A GLP-compliant study was conducted in accordance with EC Guideline B.2 and OECD 403. Dicopper chloride trihydroxide was used for the study. Test atmospheres were generated using a SAG 410 Solid Aerosol Generator connected to a metered air supply. Male and female Crl:CD (SD) IGS BR rats 8 to 12 weeks of age, 278 to 332 g (males) and 218 to 255 g (females) were housed by sex and acclimatised for at least 5 days prior to exposure. Groups of five males and five females were exposed to an aerosol atmosphere of the test substance at 1.14, 1.79 and 2.77 mg/L for four hours using a nose‑only exposure system. Air samples were taken at approximately 15 minute intervals during exposure and atmosphere concentrations were measured using a glass fibre filter. Exposure chamber temperature, humidity and oxygen levels were measured during the exposure period. The mass median aerodynamic diameter (MMAD) and the particle size were measured on three additional samples taken during exposure with a Marple cascade impactor.

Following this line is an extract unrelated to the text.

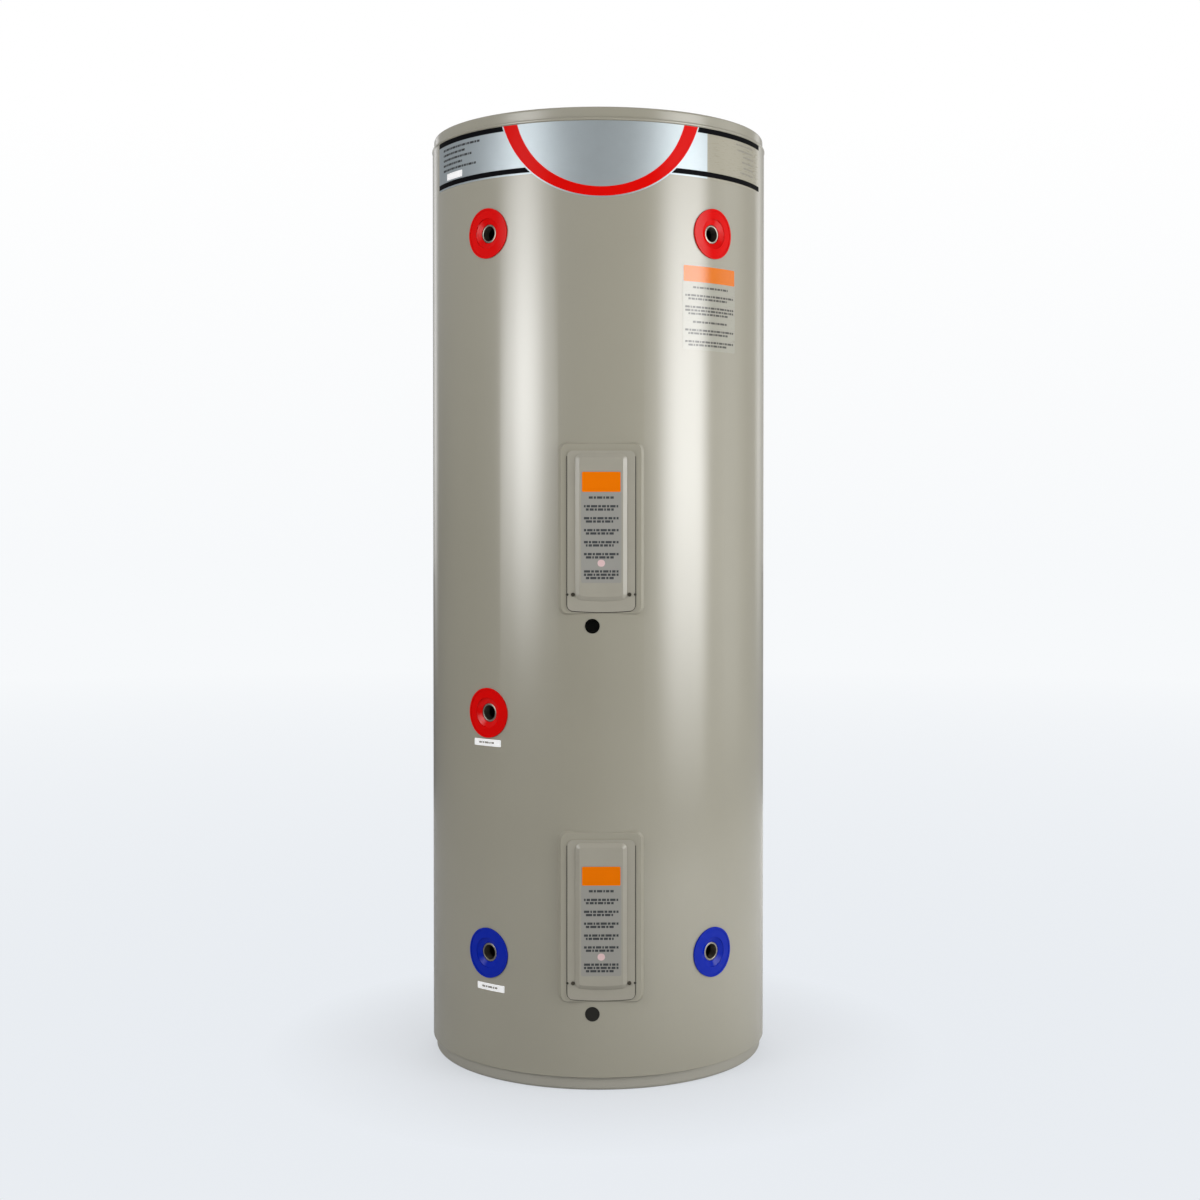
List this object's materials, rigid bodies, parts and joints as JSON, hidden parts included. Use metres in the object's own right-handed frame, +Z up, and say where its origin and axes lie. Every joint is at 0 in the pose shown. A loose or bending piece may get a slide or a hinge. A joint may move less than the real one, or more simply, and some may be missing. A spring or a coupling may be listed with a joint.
{
  "type": "tank water heater",
  "caption": "Tall round mains-pressure storage water heater: painted steel jacket, ringed pipe ports, and access covers over electric elements with thermostats.",
  "frame": {"origin": "centre of the footprint, on the floor that the base pan's ring stands on", "axes": "+Z up along the tank, -Y out of the access covers at the front, +X to the right of someone who faces the covers"},
  "size_m": [0.6419, 0.65, 1.743],
  "materials": {
    "base_pan_paint": "satin",
    "jacket_paint": "gloss",
    "lid_paint": "gloss",
    "insulating_foam": "matte",
    "tank_stainless": "satin",
    "stand_paint": "matte",
    "entry_plate_steel": "satin",
    "socket_steel": "satin",
    "hot_ring_plastic": "gloss",
    "cold_ring_plastic": "gloss",
    "cover_plastic": "satin",
    "cover_screw_zinc": "satin",
    "grommet_rubber": "matte",
    "plug_plastic": "matte",
    "liner_plastic": "matte",
    "seat_steel": "satin",
    "gasket_rubber": "matte",
    "element_alloy": "satin",
    "bolt_zinc": "satin",
    "thermostat_moulding": "matte",
    "dial_moulding": "satin",
    "button_red": "gloss",
    "clip_spring_steel": "satin",
    "terminal_brass": "satin"
  },
  "bodies": {
    "heater": {"base_pan": "base_pan_paint", "jacket": "jacket_paint", "lid": "lid_paint", "foam_insulation": "insulating_foam", "tank_barrel": "tank_stainless", "tank_top_head": "tank_stainless", "tank_bottom_head": "tank_stainless", "tank_stand_ring": "stand_paint", "socket_hot_upper_left": "socket_steel", "socket_hot_upper_right": "socket_steel", "socket_hot_middle": "socket_steel", "socket_cold_left": "socket_steel", "socket_cold_right": "socket_steel", "port_ring_hot_upper_left": "hot_ring_plastic", "port_ring_hot_upper_right": "hot_ring_plastic", "port_ring_hot_middle": "hot_ring_plastic", "port_ring_cold_left": "cold_ring_plastic", "port_ring_cold_right": "cold_ring_plastic", "hot_pickup_left": "tank_stainless", "hot_pickup_right": "tank_stainless", "cold_diffuser_left": "tank_stainless", "cold_diffuser_right": "tank_stainless", "conduit_grommet": "grommet_rubber", "conduit_plug": "plug_plastic", "entry_plate_upper": "entry_plate_steel", "entry_plate_lower": "entry_plate_steel", "compartment_liner_upper": "liner_plastic", "compartment_liner_lower": "liner_plastic", "element_seat_upper": "seat_steel", "element_seat_lower": "seat_steel", "element_gasket_upper": "gasket_rubber", "element_gasket_lower": "gasket_rubber", "heating_element_upper": "element_alloy", "heating_element_lower": "element_alloy", "element_bolts_upper": "bolt_zinc", "element_bolts_lower": "bolt_zinc", "thermostat_body_upper": "thermostat_moulding", "thermostat_body_lower": "thermostat_moulding", "thermostat_clip_upper": "clip_spring_steel", "thermostat_clip_lower": "clip_spring_steel", "terminal_screws_upper": "terminal_brass", "terminal_screws_lower": "terminal_brass", "link_bars_upper": "terminal_brass", "link_bars_lower": "terminal_brass", "earth_stud_upper": "terminal_brass", "earth_stud_lower": "terminal_brass"},
    "upper_cover": {"access_cover_upper": "cover_plastic", "cover_screws_upper": "cover_screw_zinc"},
    "lower_cover": {"access_cover_lower": "cover_plastic", "cover_screws_lower": "cover_screw_zinc"},
    "upper_dial": {"thermostat_dial_upper": "dial_moulding"},
    "lower_dial": {"thermostat_dial_lower": "dial_moulding"},
    "upper_button": {"reset_button_upper": "button_red"},
    "lower_button": {"reset_button_lower": "button_red"}
  },
  "joints": [
    {"name": "upper_cover_pull", "type": "slide", "parent": "heater", "child": "upper_cover", "axis": [0, -1, 0], "range_m": [0, 0.15]},
    {"name": "lower_cover_pull", "type": "slide", "parent": "heater", "child": "lower_cover", "axis": [0, -1, 0], "range_m": [0, 0.15]},
    {"name": "upper_dial_turn", "type": "hinge", "parent": "heater", "child": "upper_dial", "pos_m": [0, -0.2993, 1.008], "axis": [0, -1, 0], "range_deg": [-75, 75]},
    {"name": "lower_dial_turn", "type": "hinge", "parent": "heater", "child": "lower_dial", "pos_m": [0, -0.2993, 0.3195], "axis": [0, -1, 0], "range_deg": [-75, 75]},
    {"name": "upper_button_press", "type": "slide", "parent": "heater", "child": "upper_button", "axis": [0, 1, 0], "range_m": [0, 0.0015], "stiffness_N_per_m": 600},
    {"name": "lower_button_press", "type": "slide", "parent": "heater", "child": "lower_button", "axis": [0, 1, 0], "range_m": [0, 0.0015], "stiffness_N_per_m": 600}
  ]
}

Animals were observed for clinical signs hourly during exposure and one hour after exposure (Day 1), then daily for 14 days following exposure. Body weights were recorded prior to treatment and on Days 7 and 14. Gross pathological examinations were performed on decedents and animals surviving for 14 days. The respiratory tract of all animals was subjected to detailed macroscopic examination.

 

There were no deaths at 1.14 mg/L. At 1.79 mg/L, one female and two males died overnight following exposure. At 2.77 mg/L, two males died overnight following exposure. During exposure, clinical signs included increased respiration rate, laboured and/or noisy respiration. After exposure, all surviving animals showed wet fur, hunched posture, piloerection and fur staining by the test material. These signs are considered associated with the restraint procedure, and in isolation are not indicative of toxicity. One hour post exposure, animals at 1.79 and 2.77 mg/L showed increased or decreased respiratory rate, laboured and/or noisy respiration, lethargy, ataxia and tiptoe gait. Ptosis, pallor of extremities and hypothermia were observed in some males at 1.17mm.  On the day following exposure, clinical signs included increased respiratory rate, noisy and/or laboured respiration, hunched posture, pilo-erection and occasional instances of red-brown staining of the snout. One female at 1.79 mg/L showed tiptoe gait on day 2. Some females at 2.77 mg/L also showed ataxia, tiptoe gait, red brown staining around eyes and closed eyes. All survivors showed normal clinical signs by days 7 (at 1.14 mg/L) or days 8 or 9 after exposure. There was a reduction in body weight or a reduction in weight gain in the first week after exposure, but normal body weight gain was recorded in the second week. Lung abnormalities (enlargement, abnormally dark or pale patches were recorded in animals that died during the study. Several of the surviving animals also showed lung abnormalities at terminal kill.

 

The acute inhalation LC50 (4‑hour) of dicopper chloride trihydroxide technical to the rat was 2.83 mg/L in males (with 95% confidence limits of 2.23 to 7.22 mg/L) and >2.77 mg/L in females. The LC50 for the combined sexes was 4.74 mg/L (with 95% confidence limits of 3.09 to 384 mg/L). These confidence limits are wider than would normally be accepted, but it would have been a waste of animals to test further groups, simply in order to establish a more accurate LC50, as this would not have altered the hazard classification of the material. On this basis dicopper chloride trihydroxide is classified as Acute Tox. 4, H332: Harmful if inhaled.